He has proved that the world of emotions hitherto remaining within the scope of symphony music could manifest itself in jazz as well. He did it by introducing into it dramatic lyricism and pathos which in their ecstatic, even mystic intensity are in the late-romantic, Promethean, Skriabin-like modes of expression.

This new aesthetics in jazz required its new form. Instead of the static conventional sets of variations, preceding without direction, he has initiated a dramatic form which develops from the exposition towards culmination and final solution. This form, let us call it roughly "the bow form", has been used in two major pieces by Komeda recorded on this disc: Astigmatic and Svantetic (after Svante Forster, Swedish poet and writer, friend of the composer).
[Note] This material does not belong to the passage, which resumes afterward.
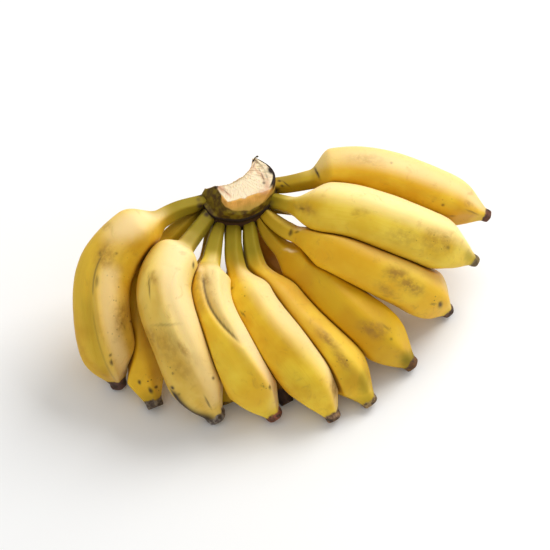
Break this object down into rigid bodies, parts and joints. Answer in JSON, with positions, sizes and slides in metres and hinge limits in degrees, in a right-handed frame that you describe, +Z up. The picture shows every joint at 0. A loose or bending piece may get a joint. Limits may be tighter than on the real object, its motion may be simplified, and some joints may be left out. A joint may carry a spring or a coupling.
{
  "type": "hand of bananas",
  "caption": "Hand of short plump yellow bananas joined at a cut crown, fanned out and standing on their tips with the crown raised.",
  "frame": {"origin": "middle of the hand's bounding box, at the surface that the tips stand on", "axes": "+X to the right end of the fan as the viewer sees it, -Y towards the viewer, +Z up"},
  "size_m": [0.2948, 0.1812, 0.1118],
  "materials": {
    "peel": "satin waxy yellow banana peel, green at the stem and brown at the tip",
    "cut_crown": "dry cream fibrous cut with a dark brown rim"
  },
  "bodies": {
    "root": {"crown": "cut_crown", "finger_right_top": "peel", "finger_right_front": "peel", "finger_right_low": "peel", "finger_mid_right": "peel", "finger_mid_front": "peel", "finger_centre_right": "peel", "finger_centre": "peel", "finger_left_front": "peel", "finger_left_low": "peel", "finger_left_side": "peel", "finger_under_left": "peel", "finger_under_centre": "peel", "finger_under_mid": "peel", "finger_under_right": "peel"}
  },
  "joints": []
}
The solo parts have ceased in it to be blowing choruses and have taken on instead a definite function, while the simple construction of the piece, concentration on a single idea (one movement, one theme), as well as much scope for improvisation and the psychic contact between the players contribute to the fullest realization of the composition.

The dramatic and constructional elements are not the only characteristics of Komeda's style. The particular ?Slavonic" feeling of his pieces results from the fusion of all sorts of stuff: beside contemporary technique of composition (sound spots, clusters, aleatoric and poliagogic structures) there are structures getting out of fashion (modalism or the extinct harmonics of the last century) or the "fossilized", long forgotten forms of the musical prematter (as for instance the simple drum beating - the obsessive rhythm, how very fresh and revealing nowadays!, or the uncontrolled instrumental "cry").
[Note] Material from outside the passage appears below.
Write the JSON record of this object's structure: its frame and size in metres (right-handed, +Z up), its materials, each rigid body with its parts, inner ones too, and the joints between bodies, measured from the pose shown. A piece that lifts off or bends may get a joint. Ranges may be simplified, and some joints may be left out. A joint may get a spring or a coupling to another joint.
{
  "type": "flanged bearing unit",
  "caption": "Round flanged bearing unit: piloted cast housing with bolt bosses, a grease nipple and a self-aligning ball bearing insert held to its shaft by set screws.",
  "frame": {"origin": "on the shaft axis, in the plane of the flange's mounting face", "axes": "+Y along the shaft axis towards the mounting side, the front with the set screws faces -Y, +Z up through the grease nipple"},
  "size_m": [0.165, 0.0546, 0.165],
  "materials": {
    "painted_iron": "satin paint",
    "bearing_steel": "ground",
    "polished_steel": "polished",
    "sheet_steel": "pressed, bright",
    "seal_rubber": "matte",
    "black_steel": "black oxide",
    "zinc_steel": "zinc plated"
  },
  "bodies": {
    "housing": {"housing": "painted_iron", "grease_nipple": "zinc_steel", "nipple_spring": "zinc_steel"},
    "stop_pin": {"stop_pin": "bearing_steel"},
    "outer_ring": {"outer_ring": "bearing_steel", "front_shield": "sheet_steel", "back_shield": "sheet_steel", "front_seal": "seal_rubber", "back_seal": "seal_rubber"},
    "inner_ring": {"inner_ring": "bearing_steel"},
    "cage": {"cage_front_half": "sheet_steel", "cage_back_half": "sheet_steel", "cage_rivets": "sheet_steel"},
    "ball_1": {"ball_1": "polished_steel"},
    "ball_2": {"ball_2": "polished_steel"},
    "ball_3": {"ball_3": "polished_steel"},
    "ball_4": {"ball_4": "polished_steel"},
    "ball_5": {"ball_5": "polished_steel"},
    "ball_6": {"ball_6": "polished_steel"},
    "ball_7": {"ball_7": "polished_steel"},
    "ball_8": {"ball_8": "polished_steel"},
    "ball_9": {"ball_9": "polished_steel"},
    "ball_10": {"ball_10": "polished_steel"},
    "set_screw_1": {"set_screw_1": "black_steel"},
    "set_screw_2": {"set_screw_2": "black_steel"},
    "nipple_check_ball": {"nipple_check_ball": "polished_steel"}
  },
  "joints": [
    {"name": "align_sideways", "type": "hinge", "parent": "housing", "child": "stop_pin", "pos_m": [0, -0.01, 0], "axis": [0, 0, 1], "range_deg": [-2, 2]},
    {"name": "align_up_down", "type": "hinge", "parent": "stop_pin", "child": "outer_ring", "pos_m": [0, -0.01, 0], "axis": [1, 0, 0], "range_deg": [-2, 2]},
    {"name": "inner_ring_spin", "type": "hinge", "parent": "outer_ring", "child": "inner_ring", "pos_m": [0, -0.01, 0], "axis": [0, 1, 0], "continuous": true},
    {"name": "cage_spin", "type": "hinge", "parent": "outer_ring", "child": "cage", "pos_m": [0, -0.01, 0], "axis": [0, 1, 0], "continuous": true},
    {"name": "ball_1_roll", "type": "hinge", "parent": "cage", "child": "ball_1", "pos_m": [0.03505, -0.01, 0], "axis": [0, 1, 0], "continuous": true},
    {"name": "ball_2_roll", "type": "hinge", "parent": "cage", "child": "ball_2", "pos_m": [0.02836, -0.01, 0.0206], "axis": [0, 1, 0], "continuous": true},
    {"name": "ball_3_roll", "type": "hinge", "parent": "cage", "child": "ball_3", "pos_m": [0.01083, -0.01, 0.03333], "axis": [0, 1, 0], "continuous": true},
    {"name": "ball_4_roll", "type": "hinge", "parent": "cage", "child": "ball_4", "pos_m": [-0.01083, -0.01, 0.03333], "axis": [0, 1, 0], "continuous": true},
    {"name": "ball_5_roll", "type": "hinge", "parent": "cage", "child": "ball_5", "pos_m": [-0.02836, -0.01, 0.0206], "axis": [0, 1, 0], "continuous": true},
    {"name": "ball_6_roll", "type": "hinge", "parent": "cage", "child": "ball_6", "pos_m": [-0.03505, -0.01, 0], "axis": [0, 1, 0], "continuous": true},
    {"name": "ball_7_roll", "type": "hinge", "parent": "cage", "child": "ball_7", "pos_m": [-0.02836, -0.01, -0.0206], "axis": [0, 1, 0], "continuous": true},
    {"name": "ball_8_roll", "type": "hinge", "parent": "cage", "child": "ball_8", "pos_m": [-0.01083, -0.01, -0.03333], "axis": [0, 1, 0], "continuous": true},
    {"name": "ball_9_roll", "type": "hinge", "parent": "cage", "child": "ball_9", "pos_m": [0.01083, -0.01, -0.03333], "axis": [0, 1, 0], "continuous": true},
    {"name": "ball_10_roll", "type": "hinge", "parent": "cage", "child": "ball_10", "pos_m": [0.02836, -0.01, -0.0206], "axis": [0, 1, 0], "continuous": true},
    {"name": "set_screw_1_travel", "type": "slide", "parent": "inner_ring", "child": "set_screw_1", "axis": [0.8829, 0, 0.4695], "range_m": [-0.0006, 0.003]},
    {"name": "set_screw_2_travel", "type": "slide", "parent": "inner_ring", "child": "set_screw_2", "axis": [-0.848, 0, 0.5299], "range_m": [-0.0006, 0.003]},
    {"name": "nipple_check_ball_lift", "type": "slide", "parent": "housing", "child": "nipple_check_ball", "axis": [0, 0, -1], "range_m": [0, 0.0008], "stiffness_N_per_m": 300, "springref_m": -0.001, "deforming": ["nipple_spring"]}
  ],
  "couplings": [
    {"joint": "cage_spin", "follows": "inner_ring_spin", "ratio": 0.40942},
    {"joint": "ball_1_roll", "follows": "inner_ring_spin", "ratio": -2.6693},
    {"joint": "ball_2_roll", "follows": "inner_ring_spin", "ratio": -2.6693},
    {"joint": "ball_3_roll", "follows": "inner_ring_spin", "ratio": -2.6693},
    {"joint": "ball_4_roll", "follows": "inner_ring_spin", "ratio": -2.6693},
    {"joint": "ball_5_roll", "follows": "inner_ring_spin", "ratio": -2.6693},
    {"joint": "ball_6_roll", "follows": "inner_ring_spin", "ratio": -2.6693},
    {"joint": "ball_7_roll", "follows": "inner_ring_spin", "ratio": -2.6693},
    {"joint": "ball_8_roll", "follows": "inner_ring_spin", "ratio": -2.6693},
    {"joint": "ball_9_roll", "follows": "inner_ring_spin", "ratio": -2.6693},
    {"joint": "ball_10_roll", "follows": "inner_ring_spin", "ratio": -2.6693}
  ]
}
The force that unifies these elements is the jazz rhythm and sound. It must be said, however, that the sonority and articulation have been here considerably widened.

Komeda's pieces are outlines to be performed by a group of chosen instrumentalists. No wonder that Komeda selects his partners carefully.

Among the musicians connected with him there is RUNE CARLSON, a distinguished Swedish percussionist, extraordinarily musical, with a rapid reflex and an unusual sensitivity to the quality of sound. Though in his style similar to Anthony Williams, in details completely different from him.

Then there is in Komeda's group TOMASZ STANKO, a leading Polish trumpeter, a striking individuality. Since recently he has been playing on the flugelhorn, extracting from it a fine, voluminous sound.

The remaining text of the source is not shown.